(begin)

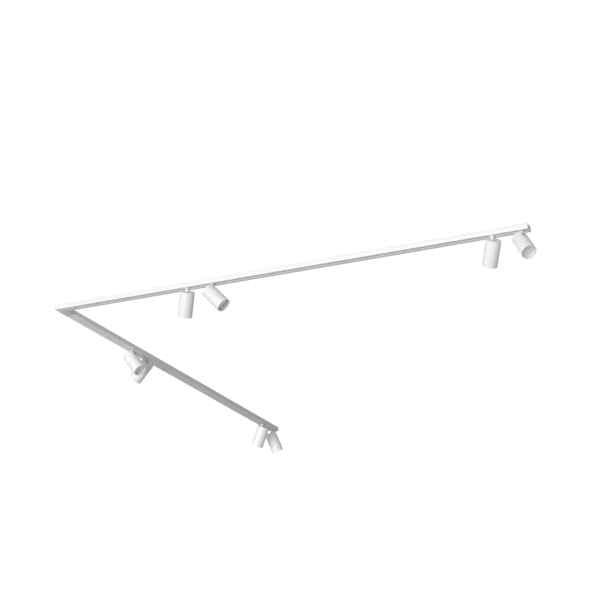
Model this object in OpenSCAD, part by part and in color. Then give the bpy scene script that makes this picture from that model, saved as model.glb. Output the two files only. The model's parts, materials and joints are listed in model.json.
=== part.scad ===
// Two-arm surface track with eight adjustable cylinder spots.
// Origin: the crossing of the two arms' centre lines, on the ceiling face. +Z is up.
// The long axis of arm 1 is +X and that of arm 2 is +Y.

/* [Track] */
// Length of each arm, from the outer corner to the tip
arm_len = 2000; // [1996:1:2400]
// Width of the track
track_w = 39; // [39:0.5:42]
// Height of the track
track_h = 20; // [20:0.5:22]
// Wall thickness of the extrusion
wall = 1.6; // [1.4:0.1:1.8]
// Width of the slot along the underside
slot_w = 5.8; // [5.6:0.1:6.4]
// Height of the turned-up lips beside the slot
lip_h = 5.5; // [5:0.1:5.5]
// Distances of the screw holes from the origin, along each arm
fixing_at = [160, 820, 1300, 1780]; // [120:10:1800]
// Diameter of the screw holes
fixing_d = 5; // [4:0.5:5.5]

/* [Corner] */
// Length of the corner's legs, from the outer corner
corner_leg = 90; // [80:1:110]
// Wall thickness of the corner's shell
shell_t = 2; // [1.6:0.1:2.4]
// Diameter of the cable entry
cable_d = 9; // [7:0.5:10]

/* [Spots] */
// Distances of arm 1's spots from the outer corner
spots_1 = [602, 713, 1860, 1970]; // [200:1:1970]
// Distances of arm 2's spots from the outer corner
spots_2 = [585, 698, 1853, 1968]; // [200:1:1970]
// Headings of arm 1's spots, from +X
pans_1 = [128, 3, 125, 318]; // [0:1:359]
// Headings of arm 2's spots, from +X
pans_2 = [353, 161, 157, 58]; // [0:1:359]
// Tilts of arm 1's spots, from straight down
tilts_1 = [32, 43, 40, 39]; // [0:1:90]
// Tilts of arm 2's spots, from straight down
tilts_2 = [39, 54, 28, 28]; // [0:1:90]

/* [Head] */
// Outer diameter of the head
head_d = 57; // [54:1:60]
// Length of the head
head_len = 100; // [95:1:120]
// Wall thickness of the head
head_t = 2; // [1.6:0.1:2.4]
// Depth of the recess in front of the lens
recess = 17; // [12:1:22]
// Height of the head's top above the tilt pivot
top_above = 25; // [25:0.5:27]
// Drop from the track's underside to the tilt pivot
pivot_drop = 39.5; // [39.5:0.5:44]

/* [Hidden] */
$fn = 72;
fit = 0.3;
half_w = track_w / 2;
rail_from = corner_leg - half_w + 0.15;
cap_t = 3;
plug_t = 3;
rail_to = arm_len - half_w - cap_t;
lip_t = 1.6;
in_w = half_w - wall - 0.1;
liner_t = 2.8;
liner_web = 1;
chan_w = in_w - liner_t;
strip_z = -9.5;
strip_h = 3.6;
strip_t = 1.2;
strip_in = chan_w + 0.35;
chan_top = -wall - 0.1 - liner_web - fit;
chan_low = -track_h + lip_h + fit;
carriage_len = 40;
carriage_w = chan_w - 0.4;
collar_r = 9;
collar_z = -track_h - fit;
collar_t = 1.5;
spindle_r = 2.5;
run = 0.05;
stem_r = 6;
rivet_r = 6.5;
rivet_t = 1.5;
seat_z = -9;
pivot_z = -track_h - pivot_drop;
eye_r = 7;
eye_w = 12.2;
pin_r = 2.5;
ear_t = 3;
ear_in = eye_w / 2 + fit;
gap_r = stem_r + 0.4;
head_r = head_d / 2;
bore_r = head_r - head_t;
mouth_z = top_above - head_len;
lens_z = mouth_z + recess;
edge = 1;
link_t = 0.7;
at = concat(spots_1, spots_2);
pan = concat(pans_1, pans_2);
tilt = concat(tilts_1, tilts_2);
SPOTS = [1 : len(at)];
TRACK = ["rail_1", "rail_2", "liner_1", "liner_2", "conductors_1", "conductors_2",
    "end_cap_1", "end_cap_2", "corner_shell", "corner_lid", "contact_carrier", "link_contacts"];
SPOT = ["adapter", "contacts", "stem", "pivot_pin", "housing", "lamp"];

// Arm 2 is arm 1 with X and Y exchanged.
module arm(n) {
    if (n == 1) children();
    else mirror([1, -1, 0]) children();
}

// Runs a Y-Z outline along X, from x0 to x1.
module along(x0, x1) {
    translate([x0, 0, 0]) rotate([90, 0, 90]) linear_extrude(x1 - x0) children();
}

// A box from one corner to the other.
module block(low, high) {
    translate(low) cube(high - low);
}

// Puts its child at spot i, on the ceiling plane, with X along the arm.
module on_track(i) {
    arm(i <= len(spots_1) ? 1 : 2) translate([at[i - 1] - half_w, 0, 0]) children();
}

// Puts its child at spot i's tilt pivot, turned to the spot's heading.
module on_stem(i) {
    long = i <= len(spots_1);
    s = at[i - 1] - half_w;
    translate([long ? s : 0, long ? 0 : s, pivot_z]) rotate([0, 0, pan[i - 1]]) children();
}

// The same, tilted as well.
module on_head(i) {
    on_stem(i) rotate([0, -tilt[i - 1], 0]) children();
}

module rail_outline() {
    difference() {
        translate([-half_w, -track_h]) square([track_w, track_h]);
        translate([-half_w + wall, -track_h + lip_h]) square([track_w - 2 * wall, track_h - wall - lip_h]);
        translate([-slot_w / 2, -track_h - 1]) square([slot_w, lip_h + 2]);
        for (side = [0, 1]) mirror([side, 0]) translate([slot_w / 2 + lip_t, -track_h + wall])
            square([(track_w - slot_w) / 2 - wall - lip_t, lip_h]);
    }
}

module screw_holes(d) {
    for (x = fixing_at) translate([x, 0, -wall - 2]) cylinder(d = d, h = wall + 4);
}

module rail(n) {
    color("white") arm(n) difference() {
        along(rail_from, rail_to) rail_outline();
        screw_holes(fixing_d);
    }
}

module liner_outline() {
    difference() {
        translate([-in_w, -track_h + wall + 0.1]) square([2 * in_w, track_h - 2 * wall - 0.2]);
        translate([-chan_w, -track_h]) square([2 * chan_w, track_h - wall - 0.1 - liner_web]);
        translate([-chan_w - 1.6, strip_z - 2]) square([2 * chan_w + 3.2, 4]);
    }
}

module liner(n) {
    color("whitesmoke") arm(n) difference() {
        along(rail_from + 1, rail_to - 1) liner_outline();
        screw_holes(2 * fixing_d);
    }
}

module conductors(n) {
    color("peru") arm(n) along(rail_from + 2, rail_to - 2)
        for (side = [0, 1]) mirror([side, 0])
            translate([strip_in, strip_z - strip_h / 2]) square([strip_t, strip_h]);
}

module end_cap(n) {
    color("white") arm(n) {
        block([rail_to + 0.05, -half_w, -track_h], [rail_to + cap_t, half_w, 0]);
        block([rail_to - plug_t, -carriage_w, chan_low], [rail_to + 0.05, carriage_w, chan_top]);
    }
}

// An L with its outer faces at -outer and its inner ones at inner, reaching to end on both axes.
module corner_outline(outer, inner, end) {
    translate([-outer, -outer]) square([outer + end, outer + inner]);
    translate([-outer, -outer]) square([outer + inner, outer + end]);
}

module corner_shell() {
    end = corner_leg - half_w;
    in = half_w - shell_t;
    color("white") difference() {
        translate([0, 0, -track_h]) linear_extrude(track_h) corner_outline(half_w, half_w, end);
        translate([0, 0, -track_h - 1]) linear_extrude(track_h + 1 - shell_t) corner_outline(in, in, end + 1);
        translate([end / 2 + 8, 0, -shell_t - 1]) cylinder(d = cable_d, h = shell_t + 2);
    }
}

module corner_lid() {
    in = half_w - shell_t - 0.15;
    color("white") translate([0, 0, -track_h]) linear_extrude(shell_t)
        corner_outline(in, in, corner_leg - half_w);
}

// Insulating bar that turns the corner and plugs into both rails.
module contact_carrier() {
    end = rail_from + 12;
    color("lightgrey") difference() {
        translate([0, 0, chan_low]) linear_extrude(chan_top - chan_low)
            corner_outline(carriage_w, carriage_w, end);
        block([24, -10, chan_low + 2], [62, 10, 0]);
    }
}

// Two bent strips join the arms' conductors; a clamp block on each takes the supply's wire.
module link_contacts() {
    end = rail_from + 12;
    color("peru") {
        for (edge_at = [-carriage_w - link_t, carriage_w])
            translate([0, 0, strip_z - strip_h / 2]) linear_extrude(strip_h) difference() {
                translate([edge_at, edge_at]) square(end - edge_at);
                translate([edge_at + link_t, edge_at + link_t]) square(2 * end);
            }
        for (x = [28, 36]) difference() {
            block([x, -7, chan_low + 2], [x + 6, 7, chan_low + 8]);
            translate([x + 3, 4, chan_low + 3]) cylinder(r = 1.5, h = 6, $fn = 24);
            translate([x + 3, -4, chan_low + 3]) cylinder(r = 1.5, h = 6, $fn = 24);
        }
    }
}

// Carriage that slides in the channel and carries the spindle.
module adapter(i) {
    half = carriage_len / 2;
    color("white") on_track(i) difference() {
        block([-half, -carriage_w, chan_low], [half, carriage_w, chan_top]);
        translate([0, 0, chan_low - 1]) cylinder(r = spindle_r + run, h = track_h);
        translate([0, 0, seat_z]) cylinder(r = rivet_r + 0.5, h = track_h);
        for (side = [0, 1]) mirror([0, side, 0])
            block([-4, carriage_w - 1.7, strip_z - 1.5], [4, carriage_w + 1, strip_z + 1.5]);
    }
}

module contacts(i) {
    color("gold") on_track(i) for (side = [0, 1]) mirror([0, side, 0]) {
        block([-4, carriage_w - 1.7, strip_z - 1.5], [4, carriage_w, strip_z + 1.5]);
        block([-8, carriage_w, strip_z - 1.5], [8, chan_w + 0.05, strip_z + 1.5]);
    }
}

// Spindle through the slot, riveted above the carriage's seat, with the collar, shank and eye below.
module stem(i) {
    color("white") on_stem(i) difference() {
        union() {
            translate([0, 0, seat_z + fit - pivot_z]) cylinder(r = rivet_r, h = rivet_t);
            cylinder(r = spindle_r, h = seat_z + fit + rivet_t - pivot_z);
            translate([0, 0, collar_z - collar_t - pivot_z]) cylinder(r = collar_r, h = collar_t);
            cylinder(r = stem_r, h = collar_z - pivot_z);
            rotate([90, 0, 0]) cylinder(r = eye_r, h = eye_w, center = true);
        }
        rotate([90, 0, 0]) cylinder(r = pin_r + run, h = eye_w + 2, center = true);
    }
}

module pivot_pin(i) {
    out = ear_in + ear_t;
    color("silver") on_head(i) rotate([90, 0, 0]) {
        cylinder(r = pin_r, h = 2 * out, center = true);
        translate([0, 0, out]) cylinder(r = 4, h = 1.6);
        translate([0, 0, -out - 1.2]) cylinder(r = 3.5, h = 1.2);
    }
}

module housing_outline() {
    polygon([[0, top_above], [head_r - edge, top_above], [head_r, top_above - edge],
        [head_r, mouth_z + 0.4], [head_r - 0.4, mouth_z], [bore_r, mouth_z],
        [bore_r, top_above - 3], [0, top_above - 3]]);
}

// Tube with a closed top, a slot that lets the stem swing out to one side, and two ears for the pin.
module housing(i) {
    color("white") on_head(i) difference() {
        union() {
            rotate_extrude($fn = 96) housing_outline();
            for (side = [0, 1]) mirror([0, side, 0])
                block([-8, ear_in, -8], [8, ear_in + ear_t, top_above - 2]);
        }
        block([0, -gap_r, 0], [head_d, gap_r, head_len]);
        cylinder(r = gap_r, h = head_len);
        rotate([0, 90, 0]) cylinder(r = gap_r, h = head_d);
        rotate([90, 0, 0]) cylinder(r = pin_r + 0.02, h = 2 * (ear_in + ear_t) + 2, center = true);
    }
}

// Light engine: finned heat sink, reflector and front lens.
module lamp(i) {
    r = bore_r - 0.1;
    color("gainsboro") on_head(i) rotate_extrude($fn = 96) polygon([[0, -12], [r, -12], [r, -15],
        [r - 5, -15], [r - 5, -17], [r, -17], [r, -20], [r - 5, -20], [r - 5, -22], [r, -22],
        [r, -25], [14, -25], [18, -34], [22, -44], [r, lens_z + 3], [r, lens_z],
        [r - 2, lens_z], [r - 3, lens_z + 1], [0, lens_z + 1]]);
}

for (n = [1, 2]) {
    rail(n);
    liner(n);
    conductors(n);
    end_cap(n);
}
corner_shell();
corner_lid();
contact_carrier();
link_contacts();
for (i = SPOTS) {
    adapter(i);
    contacts(i);
    stem(i);
    pivot_pin(i);
    housing(i);
    lamp(i);
}
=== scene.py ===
import json
import math

import bmesh
import bpy
from mathutils import Matrix, Vector


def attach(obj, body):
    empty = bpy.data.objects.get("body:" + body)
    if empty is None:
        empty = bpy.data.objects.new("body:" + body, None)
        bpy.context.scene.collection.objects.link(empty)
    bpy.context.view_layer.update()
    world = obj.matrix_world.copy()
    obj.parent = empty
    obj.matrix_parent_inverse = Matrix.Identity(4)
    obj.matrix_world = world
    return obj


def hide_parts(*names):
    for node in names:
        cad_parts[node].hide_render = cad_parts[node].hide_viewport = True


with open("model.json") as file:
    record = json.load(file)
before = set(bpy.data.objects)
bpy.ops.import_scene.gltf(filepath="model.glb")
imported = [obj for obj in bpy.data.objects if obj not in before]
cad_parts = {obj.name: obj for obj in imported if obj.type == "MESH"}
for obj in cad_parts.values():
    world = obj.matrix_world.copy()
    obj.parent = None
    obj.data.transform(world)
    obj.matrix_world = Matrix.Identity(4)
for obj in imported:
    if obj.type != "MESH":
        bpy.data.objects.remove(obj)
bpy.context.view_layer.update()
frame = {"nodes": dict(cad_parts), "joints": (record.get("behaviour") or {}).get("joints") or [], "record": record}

# Two-arm surface track with eight adjustable cylinder spots.
# Metres, in the CAD frame: origin where the arms' centre lines cross, on the ceiling face, +Z up.

JOINTS = {joint["name"]: joint for joint in frame["joints"]}
SPOTS = range(1, 1 + sum(name.startswith("tilt_") for name in JOINTS))
MM = 0.001

# Sizes that the CAD model also has, for the pieces that stand for its nodes.
# Heights in the head are along its axis from the tilt pivot.
HEAD_R = 28.5 * MM
BORE_R = 26.5 * MM
TOP_Z = 25 * MM
MOUTH_Z = -75 * MM
CAP_T = 3 * MM
LENS_Z = -58 * MM
LAMP_R = 26.4 * MM
LAMP_TOP = -12 * MM
BOARD_Z = -25 * MM
GAP_R = 6.4 * MM
EAR_IN = 6.4 * MM
EAR_T = 3 * MM
EAR_HALF = 8 * MM
PIN_R = 2.5 * MM
EYE_R = 7 * MM
EYE_W = 12.2 * MM
STEM_R = 6 * MM
SPINDLE_R = 2.5 * MM
RIVET_R = 6.5 * MM
COLLAR_R = 9 * MM
COLLAR_T = 1.5 * MM
COLLAR_TOP = -20.3 * MM
RIVET_Z = -8.7 * MM
RIVET_T = 1.5 * MM

# Small radii that only the visual model has, and the angle from which an edge stays sharp
TOP_EDGE_R = 1.0 * MM
MOUTH_EDGE_R = 0.4 * MM
TURNED_EDGE_R = 0.5 * MM
SMOOTH_ANGLE = math.radians(32)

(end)

## Aim
What is wanted is an exact copy of the lines from the line containing "for (n = [1, 2])" to the line containing "if empty is", both lines included, and of no other line.

## Task answer
for (n = [1, 2]) {
    rail(n);
    liner(n);
    conductors(n);
    end_cap(n);
}
corner_shell();
corner_lid();
contact_carrier();
link_contacts();
for (i = SPOTS) {
    adapter(i);
    contacts(i);
    stem(i);
    pivot_pin(i);
    housing(i);
    lamp(i);
}
=== scene.py ===
import json
import math

import bmesh
import bpy
from mathutils import Matrix, Vector


def attach(obj, body):
    empty = bpy.data.objects.get("body:" + body)
    if empty is None:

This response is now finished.